** Challenge **
Write out all of the data without omission, exactly as shown.

** Recorded information **
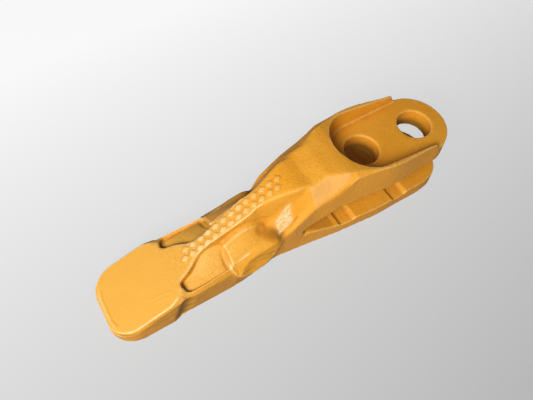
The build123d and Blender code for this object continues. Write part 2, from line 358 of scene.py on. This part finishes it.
# %% [markdown]
# These are the places that are rounded more than the rest, or not at all. A bore is a
# thin ring at the hole's wall, without the hole's middle.

# %% Masks for bores, rims, pockets, shoulder, channel and neck
bore = ring_place(hole_r - 0.8, hole_r + 0.4) * (1 - ring_place(0, hole_r - 2))
rim = ring_place(hole_r - 1, hole_r + 2.5) * box_place((-70, 30), (-1, 30), (-3.2, 1.5))
pocket = box_place((-193, -157.6), (5, 20.6), (-50, -12), 0.5)
shoulder = box_place((-127, -79), (-1, 23.5), (-34, 30), 3)
channel = box_place((-73, 4), (17, 26), (-1, 3.5))
neck = box_place((-194, -187), (19, 27), (-37, -24), 2)
print("points in the pockets:", int((pocket > 0.5).sum()))

# %% [markdown]
# ## Pocket floors
#
# Each pocket's floor is hollow like a scoop: steep at its front end and nearly level
# towards the lobe, and it falls away from the spine. In the solid it is two flat
# faces. Points that lie under the scoop are lifted onto it.

# %% Lift the pocket floors onto a scoop
FOOT_X = [-192, -188, -184, -180.5, -177, -171, -166, -160, -155]
FOOT_Z = [-30.6, -29.6, -28.1, -26.6, -25.1, -22.6, -21.3, -20.3, -19.8]
FALL = [0.05, 0.12, 0.20, 0.30, 0.42, 0.56, 0.64, 0.70, 0.72]
FALL_FROM = 7.0

x, y, z = (points * 1000).T
foot = np.interp(x, FOOT_X, FOOT_Z)
fall = np.interp(x, FOOT_X, FALL)
scoop = foot - fall * (np.abs(y) - FALL_FROM)
lifted = points.copy()
lifted[:, 2] += np.maximum(scoop - z, 0) * pocket / 1000
print("floors rise by up to", round(float((lifted - points)[:, 2].max()) * 1000, 1), "mm")

# %% [markdown]
# ## The pockets' front ends
#
# A pocket's front end is wider and rounder than in the solid, and its outer rim dips
# there. The end's points move forwards along the slope of the face around them, and
# the rim's points move outwards and down.

# %% Widen the pockets' front ends
END_FORWARD, RIM_OUTWARD, RIM_DOWN, FACE_SLOPE = 1.7, 0.7, 1.3, 0.35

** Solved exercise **
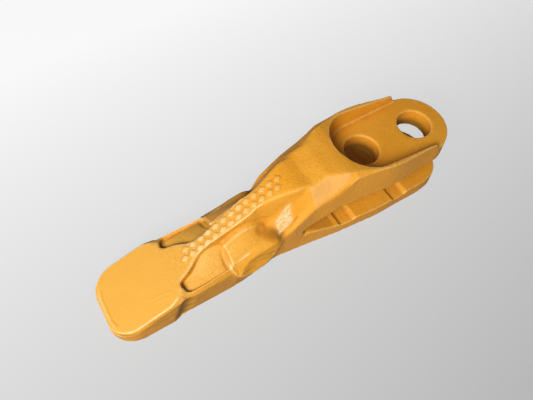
The build123d and Blender code for this object continues. Write part 2, from line 358 of scene.py on. This part finishes it.
# %% [markdown]
# These are the places that are rounded more than the rest, or not at all. A bore is a
# thin ring at the hole's wall, without the hole's middle.

# %% Masks for bores, rims, pockets, shoulder, channel and neck
bore = ring_place(hole_r - 0.8, hole_r + 0.4) * (1 - ring_place(0, hole_r - 2))
rim = ring_place(hole_r - 1, hole_r + 2.5) * box_place((-70, 30), (-1, 30), (-3.2, 1.5))
pocket = box_place((-193, -157.6), (5, 20.6), (-50, -12), 0.5)
shoulder = box_place((-127, -79), (-1, 23.5), (-34, 30), 3)
channel = box_place((-73, 4), (17, 26), (-1, 3.5))
neck = box_place((-194, -187), (19, 27), (-37, -24), 2)
print("points in the pockets:", int((pocket > 0.5).sum()))

# %% [markdown]
# ## Pocket floors
#
# Each pocket's floor is hollow like a scoop: steep at its front end and nearly level
# towards the lobe, and it falls away from the spine. In the solid it is two flat
# faces. Points that lie under the scoop are lifted onto it.

# %% Lift the pocket floors onto a scoop
FOOT_X = [-192, -188, -184, -180.5, -177, -171, -166, -160, -155]
FOOT_Z = [-30.6, -29.6, -28.1, -26.6, -25.1, -22.6, -21.3, -20.3, -19.8]
FALL = [0.05, 0.12, 0.20, 0.30, 0.42, 0.56, 0.64, 0.70, 0.72]
FALL_FROM = 7.0

x, y, z = (points * 1000).T
foot = np.interp(x, FOOT_X, FOOT_Z)
fall = np.interp(x, FOOT_X, FALL)
scoop = foot - fall * (np.abs(y) - FALL_FROM)
lifted = points.copy()
lifted[:, 2] += np.maximum(scoop - z, 0) * pocket / 1000
print("floors rise by up to", round(float((lifted - points)[:, 2].max()) * 1000, 1), "mm")

# %% [markdown]
# ## The pockets' front ends
#
# A pocket's front end is wider and rounder than in the solid, and its outer rim dips
# there. The end's points move forwards along the slope of the face around them, and
# the rim's points move outwards and down.

# %% Widen the pockets' front ends
END_FORWARD, RIM_OUTWARD, RIM_DOWN, FACE_SLOPE = 1.7, 0.7, 1.3, 0.35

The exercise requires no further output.